Thursday, the city’s legal department and the department of neighborhood enhancement, formerly known as code enforcement, gave a report that stated in the last two months, the number of chickens and roosters has dropped by over 50 percent. 

Two months ago, there were around 89 chickens in the Ybor area. Just last week, there were around 29. They say hawks taking them as their prey may be controlling the population. 

The council made their decision from there.

"I just think that with the information that we have gotten that the population seems to be thinning itself out. I think we shouldn't do anything at the moment. Maybe we can hear back at some point about whether or not the population is under control," Tampa City Councilman - District 4 Harry Cohen said.

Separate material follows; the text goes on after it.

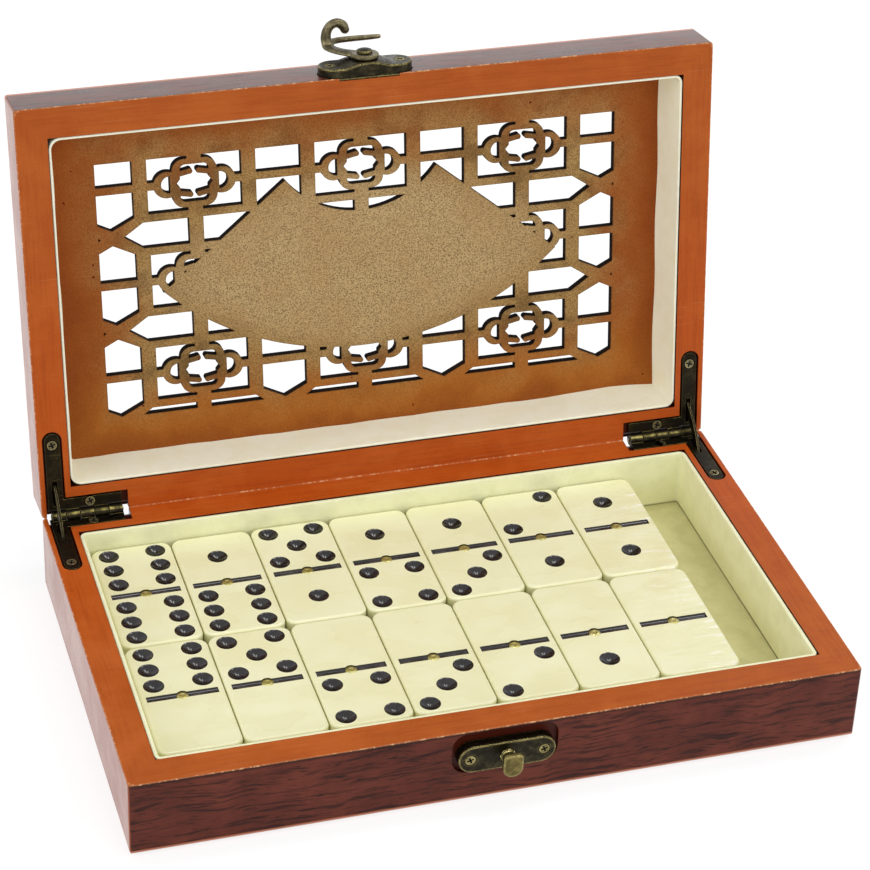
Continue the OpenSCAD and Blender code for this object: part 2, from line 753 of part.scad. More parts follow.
module hook_plate() {
    color("darkkhaki") on_lid() on_front(hook_x, rim_z + hook_z) difference() {
        union() {
            translate([0, 0, -hook_pocket]) linear_extrude(plate_t) stadium(plate_l, hook_plate_w);
            intersection() {
                translate([0, 0, plate_face - EPS])
                    cylinder(h = swell_h + EPS, r1 = swell_foot_r, r2 = swell_r);
                linear_extrude(plate_t + swell_h) stadium(plate_l, hook_plate_w);
            }
        }
        translate([0, 0, plate_face]) plate_screw_places() screw_hole();
        translate([0, 0, -hook_pocket - 1]) cylinder(h = plate_t + swell_h + 2, r = rivet_d / 2 + screw_clear);
    }
}

module hook_rivet() {
    head_r = rivet_head_d / 2;
    ball_r = (pow(head_r, 2) + pow(rivet_head_t / 2, 2)) / rivet_head_t;
    color("darkkhaki") on_lid() on_front(hook_x, rim_z + hook_z) {
        translate([0, 0, -hook_pocket]) cylinder(h = hook_top + hook_gap + hook_pocket + EPS, r = rivet_d / 2);
        translate([0, 0, hook_top + hook_gap]) intersection() {
            cylinder(h = rivet_head_t, r = head_r);
            translate([0, 0, rivet_head_t - ball_r]) sphere(ball_r);
        }
    }
}

// The flat of the hook: eye, arm and the bend that narrows towards the prong
module hook_plan() {
    inner_r = bend_r - hook_arm_w / 2 - prong_r;
    inner_x = bend_x - bend_r + hook_arm_w + inner_r;
    inner_y = bend_y + bend_r - 2 * prong_r - inner_r;
    circle(eye_r);
    difference() {
        intersection() {
            translate([bend_x, bend_y]) circle(bend_r, $fn = 96);
            translate([bend_x - bend_r - 1, bend_y - 2]) square([bend_r + 1, bend_r + 3]);
        }
        translate([inner_x, inner_y]) circle(inner_r, $fn = 96);
        translate([inner_x, bend_y - 3]) square([bend_r, inner_y - bend_y + 3]);
    }
    polygon([[-eye_r * 0.97, 0.8], [0.3 - hook_side, bend_y - 1.9], [hook_arm_w - hook_side + 0.3, bend_y - 1],
        [-1.2, eye_r * 0.95]]);
}

// The round prong, from inside the bend to its tip
module prong() {
    tail = bend_x - 2;
    translate([tail, prong_y, hook_mid]) rotate([0, 90, 0]) {
        cylinder(h = prong_l - tail, r1 = prong_r, r2 = prong_tip_r);
        translate([0, 0, prong_l - tail]) rotate_extrude() intersection() {
            circle(prong_tip_r);
            square(prong_tip_r);
        }
    }
}

// The thumb horn: a bar that leaves the bend outwards and curls over towards the prong
module horn() {
    r = horn_d / 2;
    end = 25;
    translate([hook_arm_w / 2 - hook_side + 0.2, bend_y + 0.4]) {
        translate([0, 0, hook_low + 0.2]) cylinder(h = horn_r + hook_t, r1 = 1.1 * r, r2 = 0.9 * r);
        translate([horn_r, 0, hook_top + horn_r - 0.6]) rotate([90, 0, 0]) {
            rotate_extrude(angle = 180 - end, start = end) translate([horn_r, 0]) circle(r);
            rotate(end) translate([horn_r, 0]) sphere(1.04 * r);
        }
    }
}

module hook() {
    color("darkkhaki") on_lid() on_front(hook_x, rim_z + hook_z) difference() {
        union() {
            translate([0, 0, hook_low]) linear_extrude(hook_t) hook_plan();
            prong();
            horn();
        }
        translate([0, 0, hook_low - 1]) cylinder(h = hook_t + 2, r = rivet_d / 2 + rivet_clear);
    }
}

module hook_plate_screws() {
    color("goldenrod") on_lid() on_front(hook_x, rim_z + hook_z) translate([0, 0, plate_face])
        plate_screw_places() screw();
}

// ---- tiles ----

// Places of the spots in one half, as steps from its middle
function spots(n) = concat(
    n % 2 == 1 ? [[0, 0]] : [],
    n > 1 ? [[-1, -1], [1, 1]] : [],
    n > 3 ? [[-1, 1], [1, -1]] : [],
    n == 6 ? [[-1, 0], [1, 0]] : []);

// One tile on z = 0: the body with its spots and groove, and the brass pin in its middle
module tile(halves) {
    pin_top = tile_t - spinner_drop;
    hole_d = spinner_d + 2 * spinner_clear;
    color("ivory") difference() {
        intersection() {
            linear_extrude(tile_t) rounded(tile_w, tile_l, tile_corner_r);
            translate([0, 0, tile_t / 2]) rotate([90, 0, 90])
                linear_extrude(tile_w + 2, center = true) rounded(tile_l, tile_t, tile_edge_r);
            translate([0, 0, tile_t / 2]) rotate([90, 0, 0])
                linear_extrude(tile_l + 2, center = true) rounded(tile_w, tile_t, tile_edge_r);
        }
        for (half = [0, 1], p = spots(halves[half]))
            translate([p[0] * spot_x, (half == 0 ? half_y : -half_y) + p[1] * spot_pitch, tile_t])
                translate([0, 0, spot_r - spot_depth]) sphere(spot_r);
        translate([-groove_l / 2, -groove_w / 2, tile_t - groove_depth]) cube([groove_l, groove_w, groove_depth + 1]);
        translate([0, 0, tile_t - spinner_depth]) cylinder(h = spinner_depth + 1, d = hole_d);
    }
    color("goldenrod") translate([0, 0, tile_t - spinner_depth]) intersection() {
        cylinder(h = spinner_depth - spinner_drop, d = spinner_d);
        translate([0, 0, spinner_depth - spinner_drop - dome_r]) sphere(dome_r);
    }
}

// A tile in its place in the tray
module tile_in_box(t) {
    translate([tile_x0 + t[1] * col_pitch, tile_y0 - t[2] * tile_row_pitch, floor_z + t[3] * tile_t]) tile(t[0]);
}

base_wall(FRONT);  // base_front_wall
base_wall(BACK);  // base_back_wall
base_wall(LEFT);  // base_left_wall
base_wall(RIGHT);  // base_right_wall
base_bottom_panel();
base_floor_paper();
base_lining();
lid_wall(FRONT);  // lid_front_wall
lid_wall(BACK);  // lid_back_wall
lid_wall(LEFT);  // lid_left_wall
lid_wall(RIGHT);  // lid_right_wall
lid_fret_panel();
lid_lining();
base_leaf(LEFT);  // left_hinge_base_leaf
lid_leaf(LEFT);  // left_hinge_lid_leaf
hinge_pin(LEFT);  // left_hinge_pin
stay(LEFT);  // left_hinge_stay
base_leaf(RIGHT);  // right_hinge_base_leaf
lid_leaf(RIGHT);  // right_hinge_lid_leaf
hinge_pin(RIGHT);  // right_hinge_pin
stay(RIGHT);  // right_hinge_stay
base_hinge_screws();
lid_hinge_screws();
catch_plate();
catch_stud();
catch_screws();
hook_plate();
hook();
hook_rivet();
hook_plate_screws();
for (t = TILES) tile_in_box(t);
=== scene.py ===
"""Domino storage box: a hinged wooden case with a pierced lid, brass fittings and 28 tiles.

Lengths in the classes are millimetres in the closed box's frame: X to the right, Y to the
back, Z up, with the underside at z = 0. Meshes are handed to Blender in metres.
"""

import logging
import math
from collections.abc import Sequence
from dataclasses import dataclass
from enum import Enum
from functools import partialmethod

import bmesh
import bpy
import numpy as np
from mathutils import Matrix
from mathutils.geometry import delaunay_2d_cdt


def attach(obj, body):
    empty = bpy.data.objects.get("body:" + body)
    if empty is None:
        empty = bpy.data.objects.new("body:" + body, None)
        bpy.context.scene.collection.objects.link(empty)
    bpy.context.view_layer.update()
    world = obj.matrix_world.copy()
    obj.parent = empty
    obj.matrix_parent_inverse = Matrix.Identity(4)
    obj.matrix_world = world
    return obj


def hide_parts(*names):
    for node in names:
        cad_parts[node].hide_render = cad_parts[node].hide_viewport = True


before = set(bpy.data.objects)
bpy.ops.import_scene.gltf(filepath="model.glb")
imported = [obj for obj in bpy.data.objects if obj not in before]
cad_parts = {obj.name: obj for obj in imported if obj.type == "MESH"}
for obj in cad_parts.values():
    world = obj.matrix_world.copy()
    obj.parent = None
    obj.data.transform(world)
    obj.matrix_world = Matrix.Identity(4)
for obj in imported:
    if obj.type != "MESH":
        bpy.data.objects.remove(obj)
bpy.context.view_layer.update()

MM = 0.001
HALF_W = 105.0
HALF_D = 63.5
RIM_Z = 24.5
BASE_H = 24.5
LID_H = 15.8
PANEL_Z = RIM_Z + LID_H - 2.6
FLOOR_Z = 5.8
TRAY_W = 188.8
TRAY_D = 105.8
OPEN_ANGLE = math.radians(99.0)
LATCH_Y = -HALF_D
MERGE = 0.002 * MM
FLAT_ANGLE = math.radians(0.6)
SHARP_ANGLE = math.radians(35.0)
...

There were also several community members present at the meeting. One woman, a local teacher, cited the scientific reasoning behind keeping the animals in Ybor.

“I really like having them in my area, and most people are going to be complaining about the sound, and the mess,” said Renee Marsella. “But the truth is, they’re a huge part of the ecosystem. They’re eating both plants and animals, which helps keep those populations down. They’re a natural insecticide.”

Other ideas were proposed for what to do with the birds, such as installing signage to deter people from leaving their chickens in Ybor City, or a removal of the chickens and their eggs, but in the end, the council decided to keep the ordinance as it is.